## What is expected:
The listing below holds a line with "bundle = bundle.common(slab(lip_station" and a later line with "return low, high". Write out those two lines and every line between them, exactly, and nothing else.

## Recorded information:
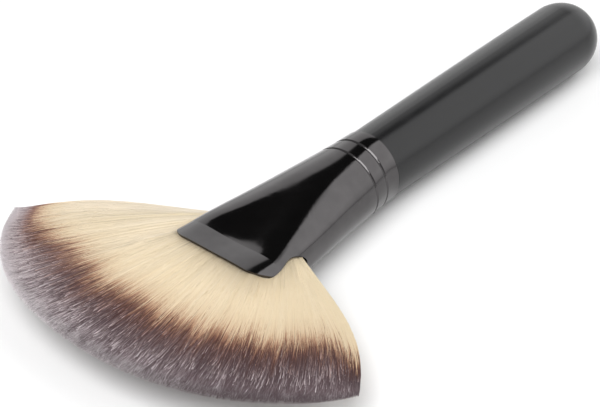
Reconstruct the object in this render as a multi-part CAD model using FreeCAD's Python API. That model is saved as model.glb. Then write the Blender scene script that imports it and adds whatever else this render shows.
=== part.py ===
import FreeCAD, Part
import math
import os

# Fan-shaped face brush: turned handle, pressed metal ferrule, fan of hair and
# the set glue that holds the hair roots. Sizes are in millimetres.
# Stations run along the brush from the shoulder groove, where the ferrule
# starts to flatten: plus towards the butt, minus towards the hair.

# Handle, turned about the brush's axis
butt_station = 88.8
butt_max_station = 79.2
butt_radius = 8.9
butt_fullness = 0.58
handle_mid_station = 40.0
handle_mid_radius = 8.58
handle_root_radius = 8.16
shoulder_chamfer = 0.15
tenon_step_station = 1.6
tenon_end_radius = 6.6
tenon_end_station = -3.0
tenon_chamfer = 0.5

# Ferrule, drawn from thin tube and pressed flat at the mouth
wall = 0.45
band_end_station = 8.1
crimp_station = 3.9
groove_half_width = 0.42
groove_depth = 0.25
# Cross-section of a rolled groove: shares of its half width and of its depth
groove_profile = [(-1.0, -0.2), (-0.5, 0.6), (0.0, 1.0), (0.5, 0.6), (1.0, -0.2)]

# Outer sections of the ferrule: station, half width, half height, squareness
# of the oval (2 is an ellipse), depth and half width of the pressed dish
throat_sections = [
    (9.6, 8.42, 8.42, 2.00, 0.00, 4.0),
    (4.0, 8.55, 8.45, 2.00, 0.00, 4.0),
    (0.0, 9.10, 8.25, 2.00, 0.00, 4.0),
    (-8.0, 10.00, 7.95, 2.10, 0.00, 4.0),
    (-16.0, 11.05, 7.20, 2.30, 0.10, 4.0),
    (-24.0, 12.05, 6.20, 2.80, 0.30, 6.2),
    (-30.0, 12.70, 5.35, 3.50, 0.60, 9.2),
    (-34.0, 13.00, 4.90, 3.90, 0.65, 11.6),
]
lip_section = (-42.0, 13.25, 5.30, 4.20, 0.00, 11.6)
section_points = 30

# Mouth of the ferrule: a straight lip with rounded corners, and an arch cut
# through each narrow side that lets the hair spread
lip_station = -40.0
lip_half_width = 12.8
lip_corner_radius = 4.8
arch_sides = [
    (-25.8, 0.0),
    (-26.5, 1.55),
    (-28.0, 2.75),
    (-29.5, 3.35),
    (-31.0, 3.45),
    (-32.5, 3.15),
    (-34.0, 2.85),
    (-36.0, 2.75),
    (-48.0, 2.75),
]

# Clearances between the pieces
tenon_gap = 0.06
plug_gap = 0.04
hair_gap = 0.12

# Glue plug, set round the hair roots
plug_front_station = -13.0

# Hair fan: where its side edges leave the arches, the point that pulls them
# into a bow, its corners and its farthest tip
fan_start = (-24.3, 7.5)
fan_root = (-26.0, 12.2)
fan_side_pull = (-31.6, 30.5)
fan_corner = (-50.2, 46.0)
fan_tip_station = -72.7
edge_fullness = 2.85

# Half thickness of the fan at its start and along its side edge, then at a
# ring past the tips
fan_halves = (4.0, 3.7, 3.6, 2.95, 2.95, 2.4)
fan_past_half = 0.45
fan_past = 1.75
collar_ring = (-48.0, 17.0, 2.35, 2.6, 0.0, 4.0)
collar_overlap = 1.2
keep_out_start = -21.0

# Clumps of hair: pleats in both faces that end in teeth along the outer edge
clump_count = 30
clump_depth = 0.16
tooth_depth = 0.8


def oval_ring(section, inset):
    # Closed ring of the tube at one station: a rounded oval whose two broad
    # faces carry a shallow dish.
    station, half_width, half_height, squareness, dish, dish_half = section
    points = []
    for i in range(section_points):
        turn = 2.0 * math.pi * i / section_points
        c = math.cos(turn)
        s = math.sin(turn)
        y = (half_width - inset) * math.copysign(abs(c) ** (2.0 / squareness), c)
        z = (half_height - inset) * math.copysign(abs(s) ** (2.0 / squareness), s)
        reach = min(1.0, abs(y) / dish_half)
        if abs(s) > 0.01:
            z -= math.copysign(dish * (1.0 - reach ** 2) ** 2, s)
        points.append(FreeCAD.Vector(station, y, z))
    curve = Part.BSplineCurve()
    curve.interpolate(Points=points, PeriodicFlag=True)
    return Part.Wire(curve.toShape())


def section_at(station):
    # Section of the tube at any station, between the two nearest ones given.
    sections = throat_sections + [lip_section]
    for rear, front in zip(sections, sections[1:]):
        if station >= front[0]:
            break
    share = (station - rear[0]) / (front[0] - rear[0])
    return [a + share * (b - a) for a, b in zip(rear, front)]


def tube_body(inset):
    # The pressed throat, smooth from end to end, then the straight lip that
    # starts from the throat's own end ring at a crease.
    throat = Part.makeLoft([oval_ring(s, inset) for s in throat_sections], True, False)
    crease = min(throat.Faces, key=lambda face: face.CenterOfMass.x).OuterWire
    lip = Part.makeLoft([crease, oval_ring(lip_section, inset)], True, True)
    return throat.fuse(lip)


def slab(start, end):
    # Block that keeps what lies between two stations.
    reach = 120.0
    block = Part.makeBox(end - start, 2.0 * reach, 2.0 * reach)
    block.translate(FreeCAD.Vector(start, -reach, -reach))
    return block


def arch_slot(grow):
    # Slot through both narrow sides: a round end, then a waist at the lip.
    upper = [FreeCAD.Vector(x, 0, half + grow) for x, half in arch_sides[1:]]
    lower = [FreeCAD.Vector(v.x, 0, -v.z) for v in reversed(upper)]
    end = FreeCAD.Vector(arch_sides[0][0] + grow, 0, 0)
    curve = Part.BSplineCurve()
    curve.interpolate(lower + [end] + upper)
    front = Part.LineSegment(upper[-1], lower[0])
    face = Part.Face(Part.Wire([curve.toShape(), front.toShape()]))
    face.translate(FreeCAD.Vector(0, -30, 0))
    return face.extrude(FreeCAD.Vector(0, 60, 0))


def lip_plan():
    # Plan outline that squares the mouth off and rounds its corners.
    back = 20.0
    block = Part.makeBox(back - lip_station, 2.0 * lip_half_width, 40.0)
    block.translate(FreeCAD.Vector(lip_station, -lip_half_width, -20.0))
    corners = [e for e in block.Edges if is_front_upright(e, lip_station)]
    rounded = block.makeFillet(lip_corner_radius, corners)
    sides = slab(lip_station + lip_corner_radius, back)
    return rounded.fuse(sides)


def is_front_upright(edge, station):
    a = edge.Vertexes[0].Point
    b = edge.Vertexes[-1].Point
    return abs(a.x - station) < 0.01 and abs(b.x - station) < 0.01 and abs(a.z - b.z) > 1.0


def groove_cutter(station):
    # What a rolled groove takes out of the tube: a slab less a smooth waist.
    rings = []
    for across, deep in groove_profile:
        section = section_at(station + across * groove_half_width)
        rings.append(oval_ring(section, deep * groove_depth))
    waist = Part.makeLoft(rings, True, False)
    return slab(station - groove_half_width, station + groove_half_width).cut(waist)


def make_ferrule():
    tube = tube_body(0.0).cut(tube_body(wall))
    tube = tube.common(slab(-60.0, band_end_station))
    tube = tube.cut(arch_slot(0.0)).common(lip_plan())
    for station in (0.0, crimp_station):
        tube = tube.cut(groove_cutter(station))
    return tube.Solids[0]


def make_handle():
    shoulder = band_end_station + tenon_gap
    tenon_radius = throat_sections[0][1] - wall - tenon_gap
    butt = FreeCAD.Vector(butt_station, 0, 0)
    widest = FreeCAD.Vector(butt_max_station, 0, butt_radius)
    root = FreeCAD.Vector(shoulder + shoulder_chamfer, 0, handle_root_radius)
    middle = FreeCAD.Vector(handle_mid_station, 0, handle_mid_radius)
    side = Part.BSplineCurve()
    side.interpolate(
        Points=[widest, middle, root],
        InitialTangent=FreeCAD.Vector(-1, 0, 0),
        FinalTangent=FreeCAD.Vector(-1, 0, -0.015),
    )
    dome = Part.BezierCurve()
    dome_reach = butt_fullness * (butt_station - butt_max_station)
    dome.setPoles(
        [
            butt,
            FreeCAD.Vector(butt_station, 0, butt_fullness * butt_radius),
            FreeCAD.Vector(butt_max_station + dome_reach, 0, butt_radius),
            widest,
        ]
    )
    corners = [
        (shoulder, handle_root_radius - shoulder_chamfer),
        (shoulder, tenon_radius),
        (tenon_step_station + tenon_chamfer, tenon_radius),
        (tenon_step_station, tenon_radius - tenon_chamfer),
        (tenon_step_station, tenon_end_radius),
        (tenon_end_station + tenon_chamfer, tenon_end_radius),
        (tenon_end_station, tenon_end_radius - tenon_chamfer),
        (tenon_end_station, 0.0),
    ]
    tenon = Part.makePolygon([root] + [FreeCAD.Vector(x, 0, r) for x, r in corners] + [butt])
    outline = Part.Wire([dome.toShape(), side.toShape()] + tenon.Edges)
    return Part.Face(outline).revolve(FreeCAD.Vector(0, 0, 0), FreeCAD.Vector(1, 0, 0), 360)


def make_glue_plug():
    core = tube_body(wall + plug_gap)
    return core.common(slab(plug_front_station, tenon_end_station - plug_gap)).Solids[0]


def side_edge(t):
    # Station and half width of the fan along its bowed side edge. Past the
    # corner the edge runs on straight.
    x = []
    for root, pull, corner in zip(fan_root, fan_side_pull, fan_corner):
        if t > 1.0:
            x.append(corner + 2.0 * (t - 1.0) * (corner - pull))
        else:
            x.append((1 - t) ** 2 * root + 2 * t * (1 - t) * pull + t ** 2 * corner)
    return x


def fan_stations():
    # Station, half width, half thickness and pleat depth of each fan ring.
    stations = [(fan_start[0], fan_start[1], fan_halves[0], 0.0)]
    for i, half in enumerate(fan_halves[1:]):
        t = i / 4.0
        x, width = side_edge(t)
        stations.append((x, width, half, clump_depth * t))
    x, width = side_edge(fan_past)
    stations.append((x, width, fan_past_half, clump_depth))
    return stations


def clump_shares():
    # Where the pleats lie across the fan, from one side edge to the other:
    # uneven, and closer together towards the sides.
    steps = 2 * clump_count
    turns = [i + 0.3 * math.sin(2.4 * i) for i in range(steps + 1)]
    turns[0] = 0.0
    turns[-1] = steps
    return [math.cos(math.pi * turn / steps) for turn in turns]


def fan_ring(station, half_width, half_thickness, depth):
    # Lens-shaped ring across the fan, pleated by the clumps of hair.
    shares = clump_shares()
    upper = []
    lower = []
    for i, u in enumerate(shares):
        lens = math.sqrt(max(0.0, 1.0 - u * u))
        z = (half_thickness + (depth if i % 2 else -depth)) * lens
        upper.append(FreeCAD.Vector(station, half_width * u, z))
        lower.append(FreeCAD.Vector(station, half_width * u, -z))
    return Part.makePolygon(upper + lower[-2::-1])


def fan_body():
    return Part.makeLoft([fan_ring(*s) for s in fan_stations()], True, True)


def width_at(x):
    stations = fan_stations()
    for near, far in zip(stations, stations[1:]):
        if x >= far[0]:
            share = (x - near[0]) / (far[0] - near[0])
            return near[1] + share * (far[1] - near[1])
    return stations[-1][1]


def tip_of(share):
    # Point on the outer edge where the hair at this share of the width ends.
    near, far = fan_corner[0], fan_tip_station
    for _ in range(30):
        x = (near + far) / 2.0
        reach = abs(share) * width_at(x) / fan_corner[1]
        edge = fan_corner[0] - (fan_corner[0] - fan_tip_station) * (1.0 - min(1.0, reach) ** edge_fullness)
        if x > edge:
            near = x
        else:
            far = x
    return x, share * width_at(x)


def fan_plan():
    # Plan outline of the hair tips: every clump ends in a tooth.
    points = [FreeCAD.Vector(10.0, 90.0, -20.0)]
    for i, share in enumerate(clump_shares()):
        x, y = tip_of(share)
        notch = 0.0 if i % 2 else tooth_depth * (0.75 + 0.25 * math.sin(5.1 * i))
        points.append(FreeCAD.Vector(x + notch, y, -20.0))
    points.append(FreeCAD.Vector(10.0, -90.0, -20.0))
    outline = Part.makePolygon(points + [points[0]])
    return Part.Face(outline).extrude(FreeCAD.Vector(0, 0, 40.0))


def ferrule_keep_out():
    # What the spread hair stays clear of: the mouth's metal and its inside.
    stations = [keep_out_start - i * (keep_out_start - lip_station + hair_gap) / 4.0 for i in range(5)]
    rings = [oval_ring(section_at(x), -hair_gap) for x in stations]
    return Part.makeLoft(rings, True, True).cut(arch_slot(-hair_gap))


def make_bristles():
    spread = fan_body().common(fan_plan()).cut(ferrule_keep_out())
    bundle = tube_body(wall + hair_gap)
    bundle = bundle.common(slab(lip_station - hair_gap, plug_front_station - plug_gap))
    mouth = oval_ring(section_at(lip_station + collar_overlap), wall + 2.0 * hair_gap)
    collar = Part.makeLoft([mouth, oval_ring(collar_ring, 0.0)], True, True)
    hair = spread.fuse([bundle, collar])
    return max(hair.Solids, key=lambda solid: solid.Volume)


def place(shape):
    # Put the brush over the origin, lying on its widest part.
    middle = (butt_station + fan_tip_station) / 2.0
    shape.translate(FreeCAD.Vector(-middle, 0, butt_radius))
    return shape


os.makedirs("parts", exist_ok=True)
pieces = {
    "handle": make_handle(),
    "ferrule": make_ferrule(),
    "glue_plug": make_glue_plug(),
    "bristles": make_bristles(),
}
for name, shape in pieces.items():
    placed = place(shape)
    print(name, placed.ShapeType, len(placed.Solids), placed.isValid(), round(placed.Volume, 1))
    placed.exportStep("parts/" + name + ".step")
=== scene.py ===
import math
import random

import bmesh
import bpy
from mathutils import Matrix, Vector, noise


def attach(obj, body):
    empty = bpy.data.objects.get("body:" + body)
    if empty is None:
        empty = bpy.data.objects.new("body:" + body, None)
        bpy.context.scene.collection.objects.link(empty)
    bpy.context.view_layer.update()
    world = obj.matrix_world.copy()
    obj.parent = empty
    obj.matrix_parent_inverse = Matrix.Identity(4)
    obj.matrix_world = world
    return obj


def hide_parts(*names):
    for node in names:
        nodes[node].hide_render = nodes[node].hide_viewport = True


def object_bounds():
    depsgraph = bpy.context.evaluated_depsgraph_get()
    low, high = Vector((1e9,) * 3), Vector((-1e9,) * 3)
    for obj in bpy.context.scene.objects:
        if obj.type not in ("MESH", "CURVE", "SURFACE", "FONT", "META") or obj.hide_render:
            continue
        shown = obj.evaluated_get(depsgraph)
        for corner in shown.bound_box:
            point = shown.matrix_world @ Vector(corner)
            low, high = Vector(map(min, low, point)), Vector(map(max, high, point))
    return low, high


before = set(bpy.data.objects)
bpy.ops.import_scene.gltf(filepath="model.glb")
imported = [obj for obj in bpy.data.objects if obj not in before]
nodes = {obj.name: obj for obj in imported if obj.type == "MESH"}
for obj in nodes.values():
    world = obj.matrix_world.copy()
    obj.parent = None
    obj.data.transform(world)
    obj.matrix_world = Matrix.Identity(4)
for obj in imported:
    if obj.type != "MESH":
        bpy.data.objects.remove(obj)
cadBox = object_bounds()

millimetre = 0.001
# Stations run along the brush from the shoulder groove of the ferrule, plus
# towards the butt, and heights count from the brush's long axis.
grooveX = 0.5 * (cadBox[0][0] + cadBox[1][0]) - 8.05 * millimetre
axisZ = 8.9 * millimetre


def rowPoint(station, y, z):
    return Vector((grooveX + station * millimetre, y * millimetre, axisZ + z * millimetre))


# Node helpers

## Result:
    bundle = bundle.common(slab(lip_station - hair_gap, plug_front_station - plug_gap))
    mouth = oval_ring(section_at(lip_station + collar_overlap), wall + 2.0 * hair_gap)
    collar = Part.makeLoft([mouth, oval_ring(collar_ring, 0.0)], True, True)
    hair = spread.fuse([bundle, collar])
    return max(hair.Solids, key=lambda solid: solid.Volume)


def place(shape):
    # Put the brush over the origin, lying on its widest part.
    middle = (butt_station + fan_tip_station) / 2.0
    shape.translate(FreeCAD.Vector(-middle, 0, butt_radius))
    return shape


os.makedirs("parts", exist_ok=True)
pieces = {
    "handle": make_handle(),
    "ferrule": make_ferrule(),
    "glue_plug": make_glue_plug(),
    "bristles": make_bristles(),
}
for name, shape in pieces.items():
    placed = place(shape)
    print(name, placed.ShapeType, len(placed.Solids), placed.isValid(), round(placed.Volume, 1))
    placed.exportStep("parts/" + name + ".step")
=== scene.py ===
import math
import random

import bmesh
import bpy
from mathutils import Matrix, Vector, noise


def attach(obj, body):
    empty = bpy.data.objects.get("body:" + body)
    if empty is None:
        empty = bpy.data.objects.new("body:" + body, None)
        bpy.context.scene.collection.objects.link(empty)
    bpy.context.view_layer.update()
    world = obj.matrix_world.copy()
    obj.parent = empty
    obj.matrix_parent_inverse = Matrix.Identity(4)
    obj.matrix_world = world
    return obj


def hide_parts(*names):
    for node in names:
        nodes[node].hide_render = nodes[node].hide_viewport = True


def object_bounds():
    depsgraph = bpy.context.evaluated_depsgraph_get()
    low, high = Vector((1e9,) * 3), Vector((-1e9,) * 3)
    for obj in bpy.context.scene.objects:
        if obj.type not in ("MESH", "CURVE", "SURFACE", "FONT", "META") or obj.hide_render:
            continue
        shown = obj.evaluated_get(depsgraph)
        for corner in shown.bound_box:
            point = shown.matrix_world @ Vector(corner)
            low, high = Vector(map(min, low, point)), Vector(map(max, high, point))
    return low, high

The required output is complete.